Opinion
Civil Action No. 00-695-JJF
May 1, 2001
Donald F. Parsons, Jr., Esquire and Mona A. Lee, Esquire of MORRIS, NICHOLS, ARSHT TUNNELL, Wilmington, Delaware. Of Counsel: Harry J. Roper, Esquire, Raymond N. Nimrod, Esquire, John E. Titus, Esquire, and Jonathon Hill, Esquire of ROPER QUIGG, Chicago, Illinois. Attorneys for Plaintiffs.
Richard K. Herrmann, Esquire of BLANK ROME COMISKY MCCAULEY LLP, Wilmington, Delaware. Of Counsel: Brian D. Sieve, Esquire, Thomas G. Pasternak, Esquire, Andrew M. Johnstone, Esquire, and Kevin J. O'Shea, Esquire of KIRKLAND ELLIS, Chicago, Illinois. Attorneys for Defendants.
MEMORANDUM OPINION
Presently before the Court is Defendants' Motion to Transfer Pursuant to 28 U.S.C. § 1404 (a) (D.I. 15). For the reasons stated below, the Court will grant the motion.
BACKGROUND
Ole K. Nilssen ("Mr. Nilssen") is a Florida resident with his principal place of business in Chicago, Illinois. (D.I. 1 at ¶ 4). Mr. Nilssen is engaged in the business of "identifying, formulating plans for, developing know-how and technology for, and implementing (via licensing agreements) promising new business opportunities in the field of electronics, including electronic ballasts." (D.I. 1 at ¶ 8). Geo Foundation ("Geo") is a non-profit corporation incorporated in the Cayman Islands, British West Indies. (D.I. 1 at ¶ 5) (Mr. Nilssen and Geo collectively referred to as "Plaintiffs").

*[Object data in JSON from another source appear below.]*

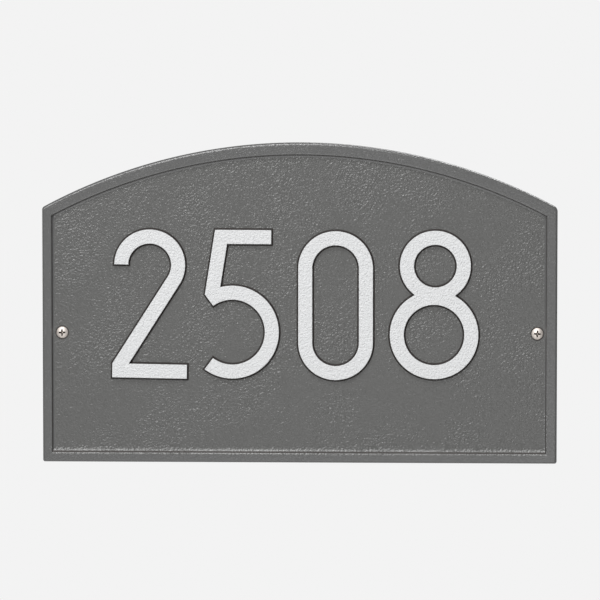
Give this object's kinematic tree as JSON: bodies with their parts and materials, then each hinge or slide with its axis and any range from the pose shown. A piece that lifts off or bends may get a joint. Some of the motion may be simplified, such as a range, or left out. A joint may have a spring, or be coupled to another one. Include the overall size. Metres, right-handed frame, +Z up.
{
  "type": "house number plaque",
  "caption": "Arched cast plaque with a raised rim, a pebbled sunk field and raised house numerals, held on a wall by two pan head screws.",
  "frame": {"origin": "middle of the bottom edge of the plaque's back, in the plane of the wall it hangs on", "axes": "+X to the right along the bottom edge, as seen from the front; +Y into the wall; +Z up, so the numerals face -Y"},
  "size_m": [0.3556, 0.0345, 0.2213],
  "materials": {
    "casting_paint": "satin grey paint over a pebbled sand cast skin",
    "numeral_paint": "satin silver paint on the faces of the numerals",
    "screw_steel": "bright pressed and rolled steel"
  },
  "bodies": {
    "root": {"plaque": "casting_paint", "screw_left": "screw_steel", "screw_right": "screw_steel"}
  },
  "joints": []
}
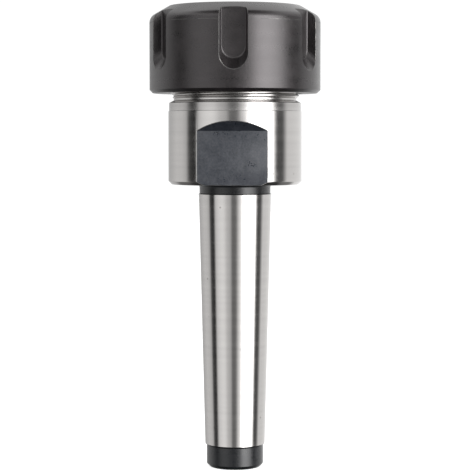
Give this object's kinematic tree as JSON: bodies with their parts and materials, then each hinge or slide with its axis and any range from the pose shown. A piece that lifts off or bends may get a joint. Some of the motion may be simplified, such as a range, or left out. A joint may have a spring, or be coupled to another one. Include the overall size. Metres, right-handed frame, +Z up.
{
  "type": "collet chuck holder",
  "caption": "Holder with a self-holding taper shank, a ground collar with wrench flats, a spring collet in a conical socket, and a slotted clamping nut that screws over the nose.",
  "frame": {"origin": "centre of the shank's lower end face", "axes": "+Z up the turning axis from the shank to the nut, and -Y and +Y out of the two wrench flats"},
  "size_m": [0.042, 0.042, 0.1137],
  "materials": {
    "ground_steel": "bright ground steel",
    "collet_steel": "hardened and ground spring steel",
    "blackened_steel": "satin black oxide on steel"
  },
  "bodies": {
    "holder": {"holder_body": "ground_steel"},
    "collet": {"spring_collet": "collet_steel"},
    "nut": {"clamping_nut": "blackened_steel"}
  },
  "joints": [
    {"name": "collet_lift", "type": "slide", "parent": "holder", "child": "collet", "axis": [0, 0, 1], "range_m": [0, 0.0105]},
    {"name": "nut_turn", "type": "hinge", "parent": "collet", "child": "nut", "pos_m": [0, 0, 0.103], "axis": [0, 0, 1], "range_deg": [0, 2520]}
  ],
  "couplings": [
    {"joint": "collet_lift", "follows": "nut_turn", "m_per_rad": 0.00023873}
  ]
}
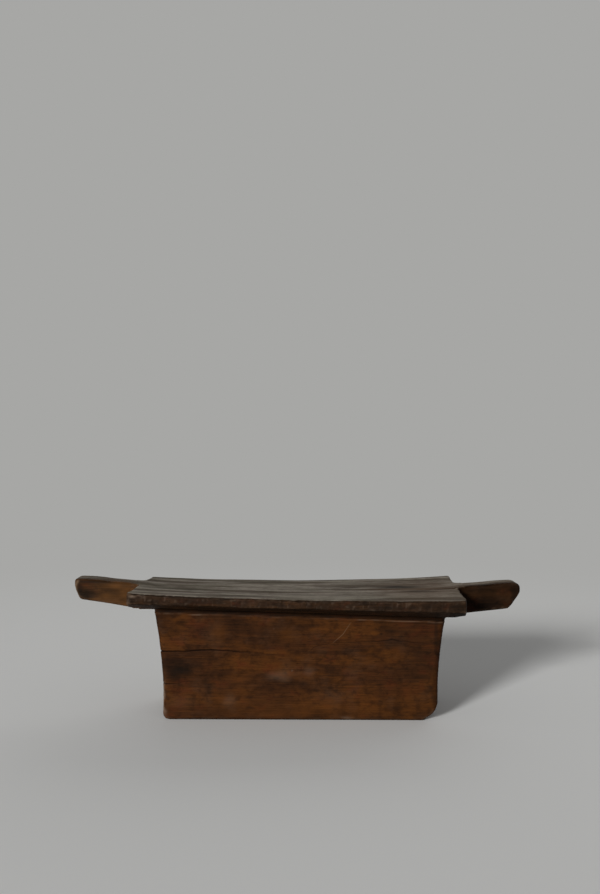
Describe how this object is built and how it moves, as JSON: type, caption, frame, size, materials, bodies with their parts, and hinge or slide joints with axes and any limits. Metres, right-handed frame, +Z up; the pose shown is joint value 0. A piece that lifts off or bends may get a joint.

Mr. Nilssen contends that his ongoing business in Illinois, Innovations Center, "is now defunct." (D.I. 24, Exh. 1 at ¶ 8). However, Plaintiffs' Complaint alleges that Mr. Nilssen is currently engaged in "business opportunities." (D.I. 1 at ¶ 4). Further, Mr. Nilssen admits that he still travels to Illinois regularly to "bring closure to [his] other business dealings that take place in Illinois." (D.I. 24, Exh. 1 at ¶ 8). The Court concludes that, for purposes of the instant motion, this record sufficiently establishes that Mr. Nilssen's principal place of business is in Illinois.
OSRAM Sylvania, Inc. and OSRAM Sylvania Products, Inc. (collectively "Defendants") are Delaware corporations with their principal places of business in Danvers, Massachusetts. (D.I. 13 at ¶ 6-7). Defendants are engaged in the business of making and selling electronic ballasts. (D.I. 13 at ¶¶ 11).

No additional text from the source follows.